# Given records:
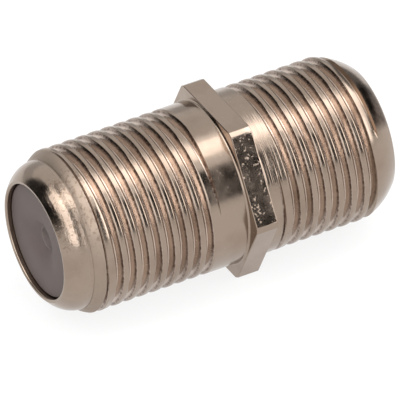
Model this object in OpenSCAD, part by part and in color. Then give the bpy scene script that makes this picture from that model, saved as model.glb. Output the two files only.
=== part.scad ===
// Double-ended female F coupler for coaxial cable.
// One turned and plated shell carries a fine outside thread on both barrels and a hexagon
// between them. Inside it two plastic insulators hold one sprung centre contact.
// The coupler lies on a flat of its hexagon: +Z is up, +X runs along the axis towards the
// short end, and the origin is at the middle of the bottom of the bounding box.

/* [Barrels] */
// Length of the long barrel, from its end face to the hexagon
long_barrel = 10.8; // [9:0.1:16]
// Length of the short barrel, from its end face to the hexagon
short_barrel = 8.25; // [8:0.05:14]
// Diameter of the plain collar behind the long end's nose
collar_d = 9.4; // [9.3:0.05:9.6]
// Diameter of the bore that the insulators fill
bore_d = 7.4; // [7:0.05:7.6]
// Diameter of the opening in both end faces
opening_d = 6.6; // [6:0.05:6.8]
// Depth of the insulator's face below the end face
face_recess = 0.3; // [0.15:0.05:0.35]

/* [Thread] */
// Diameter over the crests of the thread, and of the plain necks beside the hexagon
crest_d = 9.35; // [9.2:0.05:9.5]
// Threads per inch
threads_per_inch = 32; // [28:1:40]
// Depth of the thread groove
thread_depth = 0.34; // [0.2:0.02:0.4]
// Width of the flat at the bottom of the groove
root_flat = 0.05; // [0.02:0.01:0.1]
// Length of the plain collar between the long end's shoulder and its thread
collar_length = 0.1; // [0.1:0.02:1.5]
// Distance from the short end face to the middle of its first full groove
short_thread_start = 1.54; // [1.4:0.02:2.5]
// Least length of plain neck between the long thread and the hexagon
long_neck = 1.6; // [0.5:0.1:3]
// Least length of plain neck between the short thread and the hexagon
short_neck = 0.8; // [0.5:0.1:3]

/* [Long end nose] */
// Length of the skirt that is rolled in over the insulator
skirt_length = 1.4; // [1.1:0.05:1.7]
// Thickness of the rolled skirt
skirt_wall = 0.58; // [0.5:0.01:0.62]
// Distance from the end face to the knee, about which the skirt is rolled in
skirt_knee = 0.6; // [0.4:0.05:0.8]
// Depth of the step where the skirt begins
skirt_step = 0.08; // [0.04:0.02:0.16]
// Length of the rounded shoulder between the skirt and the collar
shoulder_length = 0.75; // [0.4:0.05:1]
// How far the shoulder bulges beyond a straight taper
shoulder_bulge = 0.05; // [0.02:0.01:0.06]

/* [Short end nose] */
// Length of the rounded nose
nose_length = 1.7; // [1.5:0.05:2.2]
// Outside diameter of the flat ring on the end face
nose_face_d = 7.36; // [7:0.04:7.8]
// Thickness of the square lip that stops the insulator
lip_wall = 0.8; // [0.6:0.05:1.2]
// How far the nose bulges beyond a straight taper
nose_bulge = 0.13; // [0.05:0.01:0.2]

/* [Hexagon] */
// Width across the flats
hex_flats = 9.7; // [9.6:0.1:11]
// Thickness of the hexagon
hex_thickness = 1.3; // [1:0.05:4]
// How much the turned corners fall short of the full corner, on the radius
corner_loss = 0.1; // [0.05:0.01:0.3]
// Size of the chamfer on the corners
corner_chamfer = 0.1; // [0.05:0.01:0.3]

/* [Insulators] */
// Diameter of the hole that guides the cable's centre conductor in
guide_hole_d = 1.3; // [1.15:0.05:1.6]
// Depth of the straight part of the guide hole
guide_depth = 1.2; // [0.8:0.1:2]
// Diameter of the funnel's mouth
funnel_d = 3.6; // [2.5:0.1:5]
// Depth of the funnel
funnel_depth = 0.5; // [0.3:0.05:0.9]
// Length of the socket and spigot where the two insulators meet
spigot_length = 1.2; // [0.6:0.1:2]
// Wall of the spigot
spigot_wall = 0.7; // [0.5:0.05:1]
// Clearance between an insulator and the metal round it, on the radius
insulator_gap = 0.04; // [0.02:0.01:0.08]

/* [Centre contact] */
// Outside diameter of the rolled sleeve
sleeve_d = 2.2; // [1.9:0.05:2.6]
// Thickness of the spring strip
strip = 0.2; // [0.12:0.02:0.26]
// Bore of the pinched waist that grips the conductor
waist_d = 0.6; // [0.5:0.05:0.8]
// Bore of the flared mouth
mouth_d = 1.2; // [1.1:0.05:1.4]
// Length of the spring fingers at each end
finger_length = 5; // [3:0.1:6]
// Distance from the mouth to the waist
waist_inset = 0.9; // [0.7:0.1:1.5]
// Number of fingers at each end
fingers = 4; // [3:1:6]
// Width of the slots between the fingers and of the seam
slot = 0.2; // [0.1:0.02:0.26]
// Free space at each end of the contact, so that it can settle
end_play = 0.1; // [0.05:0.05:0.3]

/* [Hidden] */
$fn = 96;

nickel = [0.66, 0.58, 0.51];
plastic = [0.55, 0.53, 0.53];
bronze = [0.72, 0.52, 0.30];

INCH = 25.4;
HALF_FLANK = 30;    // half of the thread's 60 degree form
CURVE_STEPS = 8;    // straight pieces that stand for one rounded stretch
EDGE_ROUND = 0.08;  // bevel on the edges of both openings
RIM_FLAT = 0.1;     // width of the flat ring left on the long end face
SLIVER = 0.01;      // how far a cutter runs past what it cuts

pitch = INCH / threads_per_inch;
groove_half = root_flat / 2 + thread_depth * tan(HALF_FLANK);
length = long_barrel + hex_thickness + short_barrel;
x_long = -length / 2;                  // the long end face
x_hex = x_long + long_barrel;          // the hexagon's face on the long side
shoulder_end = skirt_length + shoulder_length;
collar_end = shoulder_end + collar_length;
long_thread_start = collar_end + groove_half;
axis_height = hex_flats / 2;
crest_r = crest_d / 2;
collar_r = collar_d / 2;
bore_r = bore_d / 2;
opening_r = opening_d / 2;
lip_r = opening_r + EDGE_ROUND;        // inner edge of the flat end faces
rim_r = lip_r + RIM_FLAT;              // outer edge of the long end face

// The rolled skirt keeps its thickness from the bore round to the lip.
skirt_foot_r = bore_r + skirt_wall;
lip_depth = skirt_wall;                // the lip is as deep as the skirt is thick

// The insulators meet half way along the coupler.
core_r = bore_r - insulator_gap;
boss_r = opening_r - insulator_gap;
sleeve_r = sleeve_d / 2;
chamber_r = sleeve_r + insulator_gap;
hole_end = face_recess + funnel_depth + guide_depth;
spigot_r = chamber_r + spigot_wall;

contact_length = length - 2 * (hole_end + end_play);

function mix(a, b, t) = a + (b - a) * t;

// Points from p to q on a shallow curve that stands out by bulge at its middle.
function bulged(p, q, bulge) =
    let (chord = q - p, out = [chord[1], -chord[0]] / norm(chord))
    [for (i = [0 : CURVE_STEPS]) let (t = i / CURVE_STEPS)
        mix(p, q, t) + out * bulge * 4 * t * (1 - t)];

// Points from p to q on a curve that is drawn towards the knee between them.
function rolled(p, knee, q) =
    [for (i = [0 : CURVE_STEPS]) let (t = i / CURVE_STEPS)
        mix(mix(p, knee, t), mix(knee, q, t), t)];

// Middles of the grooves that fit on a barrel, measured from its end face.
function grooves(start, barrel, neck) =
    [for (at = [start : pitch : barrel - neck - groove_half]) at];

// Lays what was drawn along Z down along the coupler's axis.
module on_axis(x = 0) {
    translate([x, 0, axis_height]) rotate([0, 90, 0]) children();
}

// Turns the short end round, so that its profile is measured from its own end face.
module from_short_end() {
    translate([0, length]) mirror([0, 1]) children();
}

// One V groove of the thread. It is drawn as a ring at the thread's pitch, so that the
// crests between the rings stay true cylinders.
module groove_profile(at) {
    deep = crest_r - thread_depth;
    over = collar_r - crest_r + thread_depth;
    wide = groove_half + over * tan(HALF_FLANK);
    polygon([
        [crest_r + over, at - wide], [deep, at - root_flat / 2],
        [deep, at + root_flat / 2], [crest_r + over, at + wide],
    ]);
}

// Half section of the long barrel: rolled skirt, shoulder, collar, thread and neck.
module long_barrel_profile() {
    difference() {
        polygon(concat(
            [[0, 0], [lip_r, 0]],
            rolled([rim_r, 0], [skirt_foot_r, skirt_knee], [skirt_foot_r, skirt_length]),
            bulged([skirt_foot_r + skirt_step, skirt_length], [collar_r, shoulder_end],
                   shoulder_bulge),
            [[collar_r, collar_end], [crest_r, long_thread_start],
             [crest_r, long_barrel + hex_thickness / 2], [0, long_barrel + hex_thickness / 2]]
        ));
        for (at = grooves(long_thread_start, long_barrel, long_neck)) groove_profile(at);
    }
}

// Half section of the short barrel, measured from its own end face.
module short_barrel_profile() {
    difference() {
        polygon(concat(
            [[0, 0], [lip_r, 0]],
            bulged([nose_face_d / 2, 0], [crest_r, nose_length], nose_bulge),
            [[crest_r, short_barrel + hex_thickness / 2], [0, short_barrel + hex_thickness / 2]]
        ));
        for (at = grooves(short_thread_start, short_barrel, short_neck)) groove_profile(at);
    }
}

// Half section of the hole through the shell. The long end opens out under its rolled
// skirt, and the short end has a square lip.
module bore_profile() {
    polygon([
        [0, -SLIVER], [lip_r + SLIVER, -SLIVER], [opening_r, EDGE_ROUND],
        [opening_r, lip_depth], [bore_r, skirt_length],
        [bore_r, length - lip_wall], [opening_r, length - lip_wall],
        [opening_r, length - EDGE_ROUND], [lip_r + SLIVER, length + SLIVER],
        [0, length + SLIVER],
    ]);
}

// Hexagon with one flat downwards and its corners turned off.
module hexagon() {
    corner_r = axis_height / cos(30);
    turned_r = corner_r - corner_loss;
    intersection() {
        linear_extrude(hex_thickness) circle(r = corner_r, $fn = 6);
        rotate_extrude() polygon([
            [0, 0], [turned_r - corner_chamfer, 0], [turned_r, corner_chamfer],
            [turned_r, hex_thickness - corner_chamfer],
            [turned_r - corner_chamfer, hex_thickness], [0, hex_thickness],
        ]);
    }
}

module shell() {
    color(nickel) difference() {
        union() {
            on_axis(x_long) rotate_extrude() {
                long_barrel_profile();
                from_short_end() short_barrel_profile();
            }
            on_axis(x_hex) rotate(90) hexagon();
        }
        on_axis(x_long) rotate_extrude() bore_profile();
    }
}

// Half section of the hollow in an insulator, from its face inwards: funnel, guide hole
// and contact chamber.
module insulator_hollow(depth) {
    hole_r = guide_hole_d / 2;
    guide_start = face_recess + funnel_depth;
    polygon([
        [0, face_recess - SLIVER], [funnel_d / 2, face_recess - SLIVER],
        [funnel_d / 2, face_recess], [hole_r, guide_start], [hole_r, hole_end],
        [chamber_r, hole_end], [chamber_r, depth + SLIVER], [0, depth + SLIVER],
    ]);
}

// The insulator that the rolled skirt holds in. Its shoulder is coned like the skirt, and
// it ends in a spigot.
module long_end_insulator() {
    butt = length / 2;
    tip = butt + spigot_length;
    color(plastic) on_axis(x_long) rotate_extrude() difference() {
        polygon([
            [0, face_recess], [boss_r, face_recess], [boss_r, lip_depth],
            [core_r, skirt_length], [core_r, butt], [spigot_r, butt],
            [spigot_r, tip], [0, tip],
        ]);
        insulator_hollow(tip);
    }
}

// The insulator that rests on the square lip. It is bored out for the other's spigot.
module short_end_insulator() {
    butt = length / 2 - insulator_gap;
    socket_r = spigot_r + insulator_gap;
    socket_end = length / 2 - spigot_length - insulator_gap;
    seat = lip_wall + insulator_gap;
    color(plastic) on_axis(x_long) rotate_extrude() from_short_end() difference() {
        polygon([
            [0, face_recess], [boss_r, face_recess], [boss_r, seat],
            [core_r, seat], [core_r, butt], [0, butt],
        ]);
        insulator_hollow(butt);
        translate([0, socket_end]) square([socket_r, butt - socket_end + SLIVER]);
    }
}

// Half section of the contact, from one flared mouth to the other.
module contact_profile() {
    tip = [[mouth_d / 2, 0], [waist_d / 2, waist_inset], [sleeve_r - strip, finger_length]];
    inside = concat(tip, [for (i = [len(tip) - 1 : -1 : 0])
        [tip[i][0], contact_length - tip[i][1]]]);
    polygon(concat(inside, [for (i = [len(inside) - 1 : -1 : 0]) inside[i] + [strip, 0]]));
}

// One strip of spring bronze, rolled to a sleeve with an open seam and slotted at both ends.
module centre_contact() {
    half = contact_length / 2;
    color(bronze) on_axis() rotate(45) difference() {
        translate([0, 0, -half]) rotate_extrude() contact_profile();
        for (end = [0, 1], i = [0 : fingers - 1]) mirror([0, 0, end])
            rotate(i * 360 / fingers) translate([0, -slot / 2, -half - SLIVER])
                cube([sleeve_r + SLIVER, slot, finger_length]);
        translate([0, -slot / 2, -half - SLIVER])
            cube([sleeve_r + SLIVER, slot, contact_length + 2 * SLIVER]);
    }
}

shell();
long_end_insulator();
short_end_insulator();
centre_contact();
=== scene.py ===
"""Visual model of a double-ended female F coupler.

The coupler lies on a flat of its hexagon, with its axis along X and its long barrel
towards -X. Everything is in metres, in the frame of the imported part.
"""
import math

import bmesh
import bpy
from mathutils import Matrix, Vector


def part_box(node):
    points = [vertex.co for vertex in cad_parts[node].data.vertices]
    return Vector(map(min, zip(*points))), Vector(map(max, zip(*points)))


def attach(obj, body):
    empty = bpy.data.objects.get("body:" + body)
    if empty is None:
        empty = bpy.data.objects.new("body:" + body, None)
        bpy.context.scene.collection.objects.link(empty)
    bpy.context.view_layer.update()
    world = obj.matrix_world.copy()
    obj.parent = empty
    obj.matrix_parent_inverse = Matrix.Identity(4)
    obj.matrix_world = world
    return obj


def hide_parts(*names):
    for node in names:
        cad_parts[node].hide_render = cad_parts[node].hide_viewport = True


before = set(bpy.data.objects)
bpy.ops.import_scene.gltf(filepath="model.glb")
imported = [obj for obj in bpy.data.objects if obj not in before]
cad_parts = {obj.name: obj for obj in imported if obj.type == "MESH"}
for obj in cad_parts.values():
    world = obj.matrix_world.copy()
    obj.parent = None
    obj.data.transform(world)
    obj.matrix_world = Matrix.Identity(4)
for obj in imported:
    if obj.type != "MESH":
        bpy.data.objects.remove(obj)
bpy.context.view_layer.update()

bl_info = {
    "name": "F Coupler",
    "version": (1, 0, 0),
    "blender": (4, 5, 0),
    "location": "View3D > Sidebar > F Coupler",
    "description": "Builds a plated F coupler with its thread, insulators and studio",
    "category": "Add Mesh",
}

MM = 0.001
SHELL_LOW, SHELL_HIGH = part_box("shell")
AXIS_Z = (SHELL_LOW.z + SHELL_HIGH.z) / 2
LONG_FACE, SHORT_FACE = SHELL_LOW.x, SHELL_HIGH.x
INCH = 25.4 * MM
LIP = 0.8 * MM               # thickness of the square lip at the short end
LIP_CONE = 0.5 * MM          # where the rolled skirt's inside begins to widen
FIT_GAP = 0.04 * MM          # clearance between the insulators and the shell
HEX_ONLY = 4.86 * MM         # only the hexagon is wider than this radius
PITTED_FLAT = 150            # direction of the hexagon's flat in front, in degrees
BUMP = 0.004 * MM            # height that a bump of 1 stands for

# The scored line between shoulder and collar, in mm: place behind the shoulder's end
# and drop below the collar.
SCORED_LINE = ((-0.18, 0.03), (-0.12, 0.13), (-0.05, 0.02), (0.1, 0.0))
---
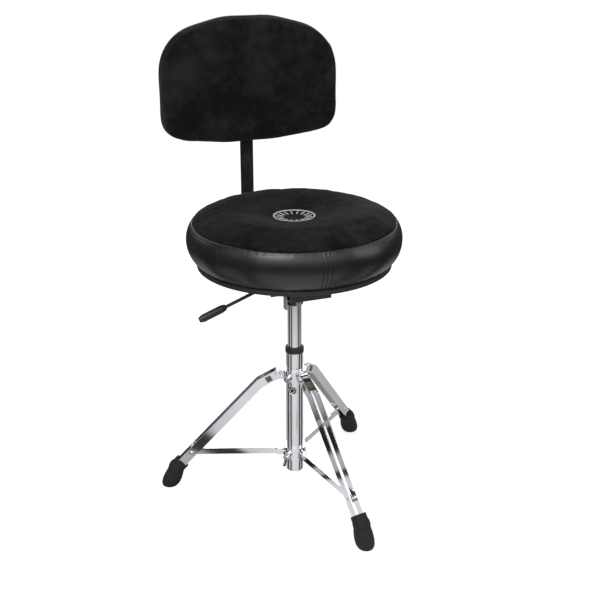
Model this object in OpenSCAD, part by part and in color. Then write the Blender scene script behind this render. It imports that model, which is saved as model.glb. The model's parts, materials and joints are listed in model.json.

# Work instructions:
Extract, word for word, the line containing "at both ends.", the line containing "for node in", and every line between them.

# Expected answer:
// One strip of spring bronze, rolled to a sleeve with an open seam and slotted at both ends.
module centre_contact() {
    half = contact_length / 2;
    color(bronze) on_axis() rotate(45) difference() {
        translate([0, 0, -half]) rotate_extrude() contact_profile();
        for (end = [0, 1], i = [0 : fingers - 1]) mirror([0, 0, end])
            rotate(i * 360 / fingers) translate([0, -slot / 2, -half - SLIVER])
                cube([sleeve_r + SLIVER, slot, finger_length]);
        translate([0, -slot / 2, -half - SLIVER])
            cube([sleeve_r + SLIVER, slot, contact_length + 2 * SLIVER]);
    }
}

shell();
long_end_insulator();
short_end_insulator();
centre_contact();
=== scene.py ===
"""Visual model of a double-ended female F coupler.

The coupler lies on a flat of its hexagon, with its axis along X and its long barrel
towards -X. Everything is in metres, in the frame of the imported part.
"""
import math

import bmesh
import bpy
from mathutils import Matrix, Vector


def part_box(node):
    points = [vertex.co for vertex in cad_parts[node].data.vertices]
    return Vector(map(min, zip(*points))), Vector(map(max, zip(*points)))


def attach(obj, body):
    empty = bpy.data.objects.get("body:" + body)
    if empty is None:
        empty = bpy.data.objects.new("body:" + body, None)
        bpy.context.scene.collection.objects.link(empty)
    bpy.context.view_layer.update()
    world = obj.matrix_world.copy()
    obj.parent = empty
    obj.matrix_parent_inverse = Matrix.Identity(4)
    obj.matrix_world = world
    return obj


def hide_parts(*names):
    for node in names:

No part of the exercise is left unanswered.